Ride hard: Three Nepalese cycle across South Asia
Anne Drong, Niloy Alam

Three friends from Nepal found themselves drawn together by a common passion. Their love for the world around them, to preserve and conserve it for the future, to give back something to the world which had given them so much – inspired them to spread their message of peace and compassion to the world.

  •  

Anish Dhakal, Nirmal Baral and Dilip Chhetri have taken to riding across the landscape of South Asia. Anish, an environmentalist, with Nirmal and Dilip, two social workers, wanted express their zest for life by riding bicycles from Nepal, across India, and have now arrived in Dhaka.

Their journey started on November 12. Bicycles were chosen for three major reasons – no adverse impact on the environment, good for the body and easy to fix.

Anish, Dilip and Nirmal have one message to deliver to every nation they ride across. A message which is dignified in its simplicity, and perfect for this day and age. They urge people to give back to the Earth.

As Anish puts it: “We are all guests in this world for 80 to 90 years. Each of us, should do something meaningful.

“We have to live in such a way that future generations can be at peace. Conserving the environment is not a duty we should shirk away from.”

They have been riding for over two months. They crossed into India from Nepal on December 30. In Delhi, their zeal had caused people to accost them asking who they are and what their intentions are. People were astounded by their determination to ride across thousands of miles to raise awareness about conserving the environment.

With 15kilos of luggage to each man, there was not much they were carrying. Clothing, tents, sleeping bags and the bare necessities to survive on the road helped them cover great distances every day.

Anish says: “We ride hard. We can cross about 100-120km every day. On a good day, we can even cross 130km.”

Their journey was not hindered by adverse weather. The winter offered clear skies and open roads for their taking. But the only thing slowing them down was eating, Dilip says.

“It’s not good to ride after eating, you know? Digestion and whatnot.”

They crossed over into Bangladesh via Benapole and rode into Sharsha. The hospitality of the natives, the compassions showed to them came as a surprise.

Anish says: “Some elderly people took to calling us their grandkids!

“They were surprised people would actually ride such great distances on bicycles!”

A stretch of road from Jessore to Magura gave them memories hard to forget. Anish and Nirmal concur the most beautiful sight they saw on their entire journey was along the highway from Jessore to Magura in the January winter. At the same time, this very road proved to be difficult terrain with broken pitch and reckless bus drivers.

Anish was knocked down with his bicycle by a bus driver. Fortunately, he escaped with minor scrapes and bruises. But the accident, they claim, did nothing to take away the majesty of the landscape.

Dilip says his favourite place was Mongla port where people constantly plied them with food.

Their arrival at Magura was met with enviable hospitality. People appeared in droves to refer to them as “brothers from Nepal” and offer them food and shelter.

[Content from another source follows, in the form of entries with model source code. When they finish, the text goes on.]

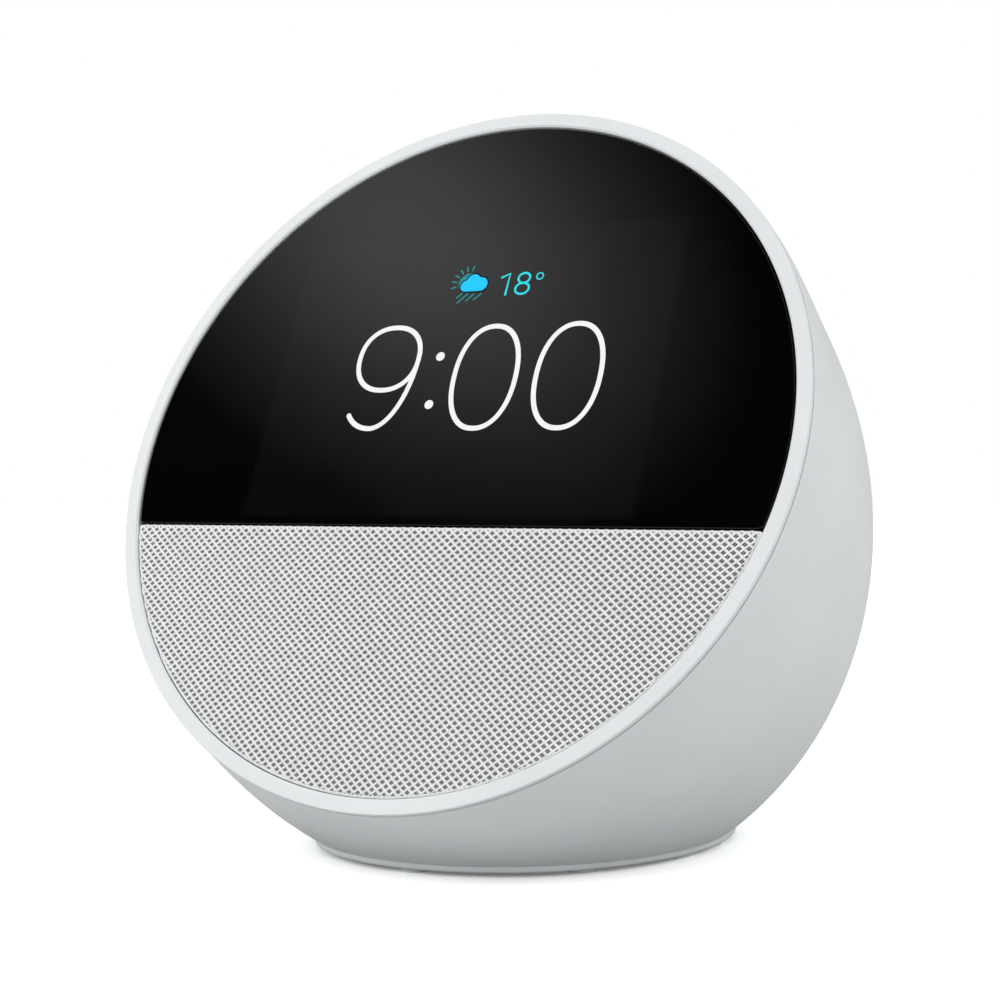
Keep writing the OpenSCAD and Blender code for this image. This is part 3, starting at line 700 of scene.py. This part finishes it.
keep_inside(bm)
bmesh.ops.dissolve_degenerate(bm, edges=bm.edges, dist=SMALLEST_EDGE)
scraps = [f for f in bm.faces if f.calc_area() < SMALLEST_CELL * MESH_HALF[0] * MESH_HALF[1]]
bmesh.ops.delete(bm, geom=scraps, context="FACES")
bmesh.ops.recalc_face_normals(bm, faces=bm.faces)
if bm.faces[:][0].normal.z < 0:
    bmesh.ops.reverse_faces(bm, faces=bm.faces)
holes = bmesh.ops.inset_individual(
    bm, faces=bm.faces[:], thickness=THREAD_HALF, depth=-THREAD_CROWN, use_even_offset=True,
)
centres = [f for f in bm.faces if f not in set(holes["faces"])]
bmesh.ops.delete(bm, geom=centres, context="FACES")
keep_inside(bm)
net = fit_piece("grille_cloth_net", bm, cloth_white,
                on_face(-GLASS_SINK - NET_DEPTH + THREAD_CROWN),
                stands_for=["grille_cloth"], smooth_below=80)
threaded(net, THREAD_THICK)

bm = bmesh.new()
columns = int(inner_r / MESH_HALF[0])
for column in range(-columns, columns + 1):
    x = column * MESH_HALF[0]
    low = -math.sqrt(inner_r ** 2 - x ** 2)
    length = inner_line - low
    if length > YARN_SHORTEST:
        yarn = bmesh.new()
        bmesh.ops.create_grid(yarn, x_segments=1, y_segments=round(length / YARN_STEP), size=0.5)
        bmesh.ops.scale(yarn, vec=(2 * YARN_HALF, length, 1), verts=yarn.verts)
        for v in yarn.verts:
            v.co.y += low + length / 2
            wave = math.pi * (v.co.y / MESH_HALF[1] + column)
            v.co.x += x + YARN_SHIFT + YARN_SWAY * math.sin(wave)
            v.co.z = YARN_RISE * math.cos(wave)
        part = bpy.data.meshes.new("yarn")
        yarn.to_mesh(part)
        yarn.free()
        bm.from_mesh(part)
        bpy.data.meshes.remove(part)
yarns = fit_piece("grille_cloth_yarns", bm, shaded_yarn_grey,
                  on_face(-GLASS_SINK - YARN_DEPTH), smooth_below=80)
threaded(yarns, YARN_HALF)

bm = cut_disc(CLOTH_R - HEM_R, CLOTH_LINE - HEM_R, False, CLOTH_CORNER)
path = [corner.vert.co.xy for corner in bm.faces[:][0].loops]
bm.free()
hem = fit_piece("grille_cloth_hem", wire([(path, True)], HEM_R), cloth_white,
                on_face(-GLASS_SINK - HEM_DEPTH), smooth_below=80)
hem.modifiers.clear()


# ---- Rear shell ----
# The domed housing, one pale moulding. Its waist is straight behind the ring, then it closes
# in one long arc to a rounded tail. Three button holes, two microphone holes and the power
# socket's well are moulded in it.

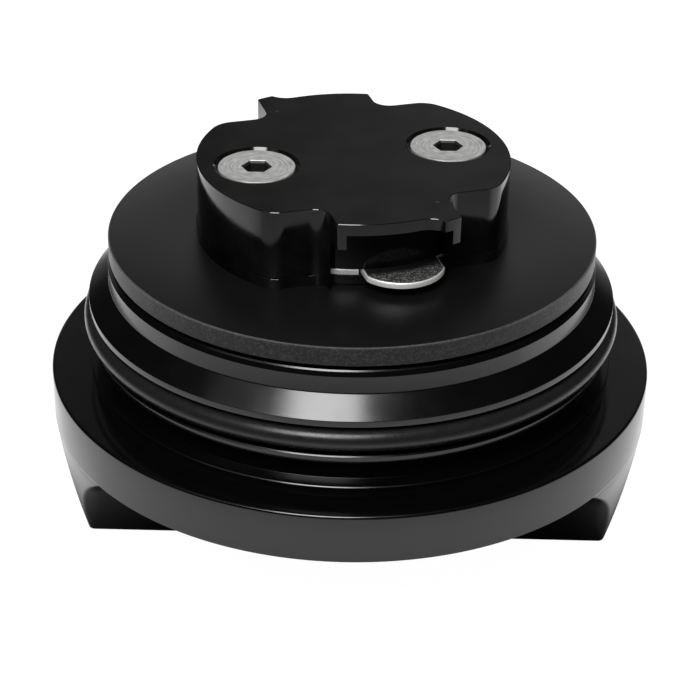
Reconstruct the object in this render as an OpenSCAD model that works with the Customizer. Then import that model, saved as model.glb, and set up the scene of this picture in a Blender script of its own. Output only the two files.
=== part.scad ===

When the trio set out for Dhaka, they were stopped by a man on the road.

He exclaimed: “You’re the cyclists from Nepal! I have heard of you from BDcyclists!”

Anish, Nirmal and Dilip were taken aback by the effervescent joy with which they were greeted by this stranger on the highway.

They took up residence at the house of a contact in Dhaka who greeted them like long-lost friends.

Anish says: “The way he treated us, it was like we had been friends for so long.”

The trio leave us with a message:

“The world is rife with pollution – air pollution, water pollution, noise pollution, soil pollution. The world is threatened by climate change and the greenhouse effect. We must act on reducing our carbon footprint. If people from one country can travel to another on a bicycle, then so can people inside a city or town travel. We just have to act on our concerns for the environment.”

After they visit all the Saarc countries, they hope to travel to every continent within five years, and visit over 100 countries. From Bangladesh, they will go to Sri Lanka on a plane.